Carmel man says PIN number hacked in Target security breach - 13 WTHR Indianapolis

Carmel man says PIN number hacked in Target security breach

Tom Ardizone Tom Ardizone

Retail giant Target now confirms secret PIN numbers were included in the information that was stolen during a holiday security breach.

When Target first announced a security breach took place between November 27th and December 15th, the retailer said there was no indication PIN numbers were compromised

Friday though, Target said its investigation determined that strongly encrypted PIN data was removed from their system during the data breach incident.

Christmas may be over, but Tom Ardizone is still enjoying the holidays with family and friends at home in Carmel.

That's not what his credit card is showing though.

"I log onto my account and I saw that about 200 dollars had been taken out, out of some place from England," explained Ardizone of the surprise he got Saturday morning.

"I wasn't in England," he added.

Ardizone though, was at Target during the past month, where along with millions of others, his credit card information was compromised during a massive security breach.

"I thought I was safe because it was used as a debit. It had a pin. I didn't realize that the pins had been compromised as well," said Ardizone.

Target announced Friday, that's just what happened.

Then Adrizone got an e-mail from Visa.

"It just says that I had successfully changed my pin for my Indiana debit card," said Ardizone, re-reading the e-mail he got Saturday morning.
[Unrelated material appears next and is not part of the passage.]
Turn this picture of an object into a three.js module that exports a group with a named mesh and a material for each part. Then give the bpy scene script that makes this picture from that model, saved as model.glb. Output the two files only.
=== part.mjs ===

"I actually came down and said to my wife, ' I think my card got hacked because I got an email saying that my pin was changed' and I hadn't changed it," Adrizone recalled.

"I got the account frozen and cut up the credit card," he added.
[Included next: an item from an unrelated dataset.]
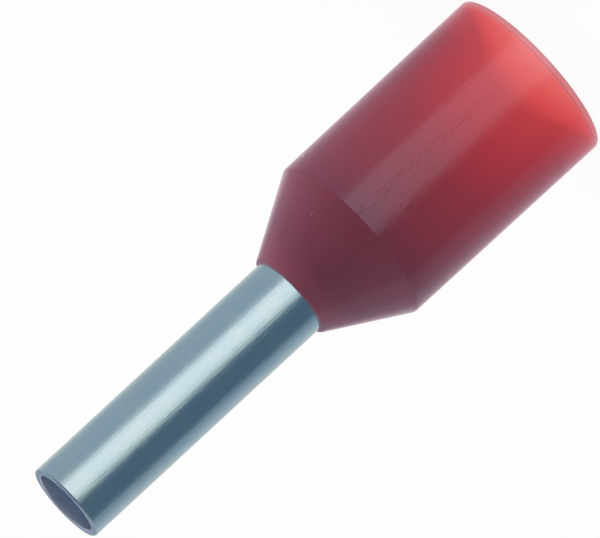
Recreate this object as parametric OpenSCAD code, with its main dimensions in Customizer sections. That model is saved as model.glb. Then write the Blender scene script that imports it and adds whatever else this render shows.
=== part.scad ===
// Insulated wire ferrule for a 1 mm2 stranded conductor: a thin tinned copper tube in a
// moulded polypropylene collar.  The collar is slipped over the tube, and a punch then
// bells and flares the tube's inner end into the collar, which locks the two together.
// The ferrule stands on the mouth of its collar, with the tube's tip up.  The origin is
// the centre of the mouth, and +Z runs along the axis towards the tip.

/* [Copper tube] */
// Outside diameter of the bare tube
tube_od = 1.7; // [1.5:0.05:1.9]
// Wall thickness of the tube
tube_wall = 0.15; // [0.1:0.01:0.2]
// Length of bare tube that stands out of the collar
bare_length = 6; // [4:0.5:12]
// Radius that deburring leaves on the edges of both cut ends
deburr = 0.04; // [0.01:0.005:0.045]
// Diameter across the flared inner end, before its edge is deburred
flare_od = 2.4; // [2.3:0.05:2.7]
// Radius of the bend into the flare, on the tube's outside
flare_bend = 0.4; // [0.2:0.05:0.5]

/* [Plastic collar] */
// Bore of the straight skirt that takes the cable's insulation
cable_bore = 3; // [2.9:0.05:3.4]
// Wall of the skirt at the shoulder
skirt_wall = 0.36; // [0.3:0.02:0.5]
// Length of the straight skirt, from the mouth to the shoulder
skirt_length = 4.86; // [4:0.02:8]
// Draft of the skirt's outside in degrees, wider at the mouth
skirt_draft = 0.35; // [0:0.05:1]
// Half angle of the cone in degrees
cone_angle = 29.6; // [27:0.2:32]
// Wall of the cone, square to its surface
cone_wall = 0.36; // [0.3:0.01:0.4]
// Wall of the thin lip that closes on the tube
lip_wall = 0.08; // [0.05:0.01:0.1]
// Draft in degrees of the land that grips the tube between the lip and the funnel
land_draft = 1.5; // [0.5:0.5:3]
// Gap between the tube and the land and funnel that it seats in
seat_gap = 0; // [0:0.005:0.02]

/* [Collar edges] */
// Radius of the mouth's outer edge
mouth_edge = 0.05; // [0.03:0.01:0.14]
// Radius of the mouth's inner edge, which leads the cable in
mouth_lead_in = 0.14; // [0.05:0.01:0.15]
// Radius of the blend at the shoulder
shoulder_blend = 0.12; // [0.05:0.01:0.3]
// Radius of the lip's outer edge
lip_edge = 0.05; // [0.03:0.01:0.08]
// Radius of the blend between the cable bore and the funnel
funnel_blend = 0.5; // [0.2:0.1:1]

/* [Hidden] */
// Sides of a full turn, and the step in degrees between the points of a blend
$fn = 128;
blend_step = 7.5;

// Radii of the tube and of the collar
tube_r = tube_od / 2;
cable_r = cable_bore / 2;
shoulder_r = cable_r + skirt_wall;
mouth_r = shoulder_r + skirt_length * tan(skirt_draft);
grip_r = tube_r + seat_gap;
lip_r = grip_r + lip_wall;

// Heights of the lip, where the cone has come in to its radius, and of the tube's tip
lip_height = skirt_length + (shoulder_r - lip_r) / tan(cone_angle);
tip_height = lip_height + bare_length;

// Points on the outside of the cone, on the funnel under it and on the land
shoulder = [shoulder_r, skirt_length];
funnel = under(shoulder, cone_angle, cone_wall);
land = [grip_r, lip_height];

// The point at this depth under a face that leans out by an angle from the axis
function under(point, angle, depth) = point - depth * [cos(angle), sin(angle)];

// Where two faces cross, each through a point and widening downwards at its angle
function crossing(p, p_angle, q, q_angle) =
    let (
        spread = tan(q_angle) - tan(p_angle),
        height = (q.x + q.y * tan(q_angle) - p.x - p.y * tan(p_angle)) / spread
    )
    [p.x + (p.y - height) * tan(p_angle), height];

// Unit vector from one point towards another
function toward(from, to) = (to - from) / norm(to - from);

// Points of the arc that blends a corner into the sides that lead to its two neighbours
function blend(before, corner, after, radius) =
    let (
        a = toward(corner, before),
        b = toward(corner, after),
        half = acos(a * b) / 2,
        centre = corner + (a + b) / norm(a + b) * radius / sin(half),
        from_centre = corner + a * radius / tan(half) - centre,
        to_centre = corner + b * radius / tan(half) - centre,
        sweep = 180 - 2 * half,
        steps = ceil(sweep / blend_step)
    )
    [for (i = [0:steps])
        let (turned = sweep * i / steps)
        centre + (from_centre * sin(sweep - turned) + to_centre * sin(turned)) / sin(sweep)];

// Solid of revolution from the corners of its half section, each blended by its radius
module turned(corners, radii) {
    count = len(corners);
    rotate_extrude()
    polygon([for (i = [0:count - 1]) each
        radii[i] == 0
            ? [corners[i]]
            : blend(corners[(i + count - 1) % count], corners[i], corners[(i + 1) % count], radii[i])]);
}

// One face of the tube, at its radius when bare and its depth under the collar's seat:
// straight from the tip to the lip, belled along the land, then leaning out as the flare
function tube_face(radius, depth) =
    let (
        tip = [radius, tip_height],
        belled = under(land, land_draft, depth),
        flared = under(funnel, cone_angle, depth)
    )
    [
        tip,
        crossing(tip, 0, belled, land_draft),
        crossing(belled, land_draft, flared, cone_angle)
    ];

// Tube: the same wall all along, and its flared end cut square to that wall
module sleeve() {
    outside = tube_face(tube_r, seat_gap);
    inside = tube_face(tube_r - tube_wall, seat_gap + tube_wall);
    flare_out = crossing([flare_od / 2, 0], 0, outside[2], cone_angle);
    flare_in = under(flare_out, cone_angle, tube_wall);

    color([0.66, 0.72, 0.76])
    turned(
        [outside[0], inside[0], inside[1], inside[2], flare_in, flare_out, outside[2], outside[1]],
        [deburr, deburr, 0, flare_bend + tube_wall, deburr, deburr, flare_bend, 0]
    );
}

// Collar: skirt, cone and thin lip outside; inside, the cable bore, the funnel that the
// flare seats in and the land that grips the tube
module collar() {
    color([0.62, 0.2, 0.24])
    turned(
        [
            [cable_r, 0],
            [mouth_r, 0],
            shoulder,
            [lip_r, lip_height],
            land,
            crossing(land, land_draft, funnel, cone_angle),
            crossing([cable_r, 0], 0, funnel, cone_angle)
        ],
        [mouth_lead_in, mouth_edge, shoulder_blend, lip_edge, 0, flare_bend - seat_gap, funnel_blend]
    );
}

sleeve();
collar();
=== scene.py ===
# Insulated wire ferrule for a 1 mm2 stranded conductor.  It stands on the mouth of its
# plastic collar, with the tip of its tinned copper tube up.
import math

import bmesh
import bpy
from mathutils import Matrix, Vector


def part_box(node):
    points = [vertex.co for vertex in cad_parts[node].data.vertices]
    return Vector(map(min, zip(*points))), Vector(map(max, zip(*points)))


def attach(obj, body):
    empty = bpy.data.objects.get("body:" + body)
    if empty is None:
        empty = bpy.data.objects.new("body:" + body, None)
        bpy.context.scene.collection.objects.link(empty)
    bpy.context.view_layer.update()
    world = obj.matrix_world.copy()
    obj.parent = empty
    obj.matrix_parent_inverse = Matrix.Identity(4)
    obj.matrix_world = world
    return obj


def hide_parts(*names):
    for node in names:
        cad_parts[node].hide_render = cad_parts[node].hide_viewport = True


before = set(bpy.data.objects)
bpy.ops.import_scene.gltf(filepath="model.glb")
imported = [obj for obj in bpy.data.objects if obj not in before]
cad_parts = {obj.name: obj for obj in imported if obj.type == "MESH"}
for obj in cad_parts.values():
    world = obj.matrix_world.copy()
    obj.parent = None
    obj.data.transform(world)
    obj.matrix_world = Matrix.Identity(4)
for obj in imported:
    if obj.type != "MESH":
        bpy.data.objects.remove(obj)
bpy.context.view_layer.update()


# Tube.  Copper drawn thin and tin plated bright, cut off square and deburred at its tip.  A
# punch bells and then flares its other end inside the collar, and that locks the two together.
mm = 0.001
tip_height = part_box("sleeve")[1].z
tube_wall = 0.15 * mm
deburr = 0.04 * mm
flare_bend = 0.4 * mm

# Radius and height of the tube's outside at its tip, at the lip of the collar, at the foot of
# the bell and at the end of the flare
tip = (0.85 * mm, tip_height)
lip = (0.85 * mm, 6.497 * mm)
bell = (0.8661 * mm, 5.8807 * mm)
flare = (1.2 * mm, 5.293 * mm)

# Radius and height of its inside at both ends
tip_inside = (0.7 * mm, tip_height)
flare_inside = (1.0696 * mm, 5.2189 * mm)


def raise_wall(name, rings):
    """Wall of revolution drawn from the first ring through each of the others."""
    bpy.ops.object.select_all(action="DESELECT")
    radius, height = rings[0]
    bpy.ops.mesh.primitive_circle_add(vertices=256, radius=radius, location=(0, 0, height))
    piece = bpy.context.object
    piece.name = piece.data.name = name
    bpy.ops.object.transform_apply(location=True, rotation=False, scale=False)
    bpy.ops.object.mode_set(mode="EDIT")
    bpy.ops.mesh.select_all(action="SELECT")
    for next_radius, next_height in rings[1:]:
        bpy.ops.mesh.extrude_region_move(
            TRANSFORM_OT_translate={"value": (0, 0, next_height - height)}
        )
        grow = next_radius / radius
        bpy.ops.transform.resize(value=(grow, grow, 1), center_override=(0, 0, 0))
        radius, height = next_radius, next_height
    return piece


def select_rings(piece, *rings):
    """In edit mode, select the edges that run round at these radii and heights."""
    near = 0.002 * mm
    bpy.ops.mesh.select_mode(type="EDGE")
    bpy.ops.mesh.select_all(action="DESELECT")
    shape = bmesh.from_edit_mesh(piece.data)
    for edge in shape.edges:
        for radius, height in rings:
            if all(
                abs(end.co.xy.length - radius) < near and abs(end.co.z - height) < near
                for end in edge.verts
            ):
                edge.select_set(True)
    bmesh.update_edit_mesh(piece.data)


def bevel_selected(offset, steps):
    """Round the selected edges, from this far on either side of them."""
    bpy.ops.mesh.bevel(
        offset_type="OFFSET", offset=offset, segments=steps, profile=0.5, affect="EDGES",
        clamp_overlap=False,
    )


def round_off(piece, before, ring, after, blend, steps):
    """Round the edge at a ring by the blend's radius, between its two neighbour rings."""
    one_side = (Vector(before) - Vector(ring)).normalized()
    other_side = (Vector(after) - Vector(ring)).normalized()
    half_corner = one_side.angle(other_side) / 2
    select_rings(piece, ring)
    bevel_selected(blend / math.tan(half_corner), steps)


def leave_edit():
    """Point every face out, and go back to object mode."""
    bpy.ops.mesh.select_all(action="SELECT")
    bpy.ops.mesh.normals_make_consistent(inside=False)
    bpy.ops.object.mode_set(mode="OBJECT")


def finish_shape(piece):
    """Shade the piece smooth, and let its large faces keep their true shading."""
    sharpest_smooth = math.radians(32)
    leave_edit()
    bpy.ops.object.shade_smooth_by_angle(angle=sharpest_smooth)
    weighted = piece.modifiers.new("True shading", "WEIGHTED_NORMAL")
    weighted.keep_sharp = True
    weighted.weight = 80
    bpy.ops.object.modifier_apply(modifier=weighted.name)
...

Ardizone also ordered credit score monitoring to avoid any more surprises.

"I don't want to have something opened up in my name and six months later, get a default notice in the mail or something," said Ardizone.

Ardizone still doesn't know what the hackers bought with his numbers.

"Maybe I bought a round for the house. I'm not sure," he said laughing, although what happened does not give him much reason to smile.

He's not waiting for there to be a next time.

"I thought it was safe. Shame on Me," said Ardizone.

"I probably should have been more pro-active and changed the pin or called the card actually and had a new one issued is what I should have done," he added.

Instead, Adrizone is now filling out a fraud claim to get what money back he can.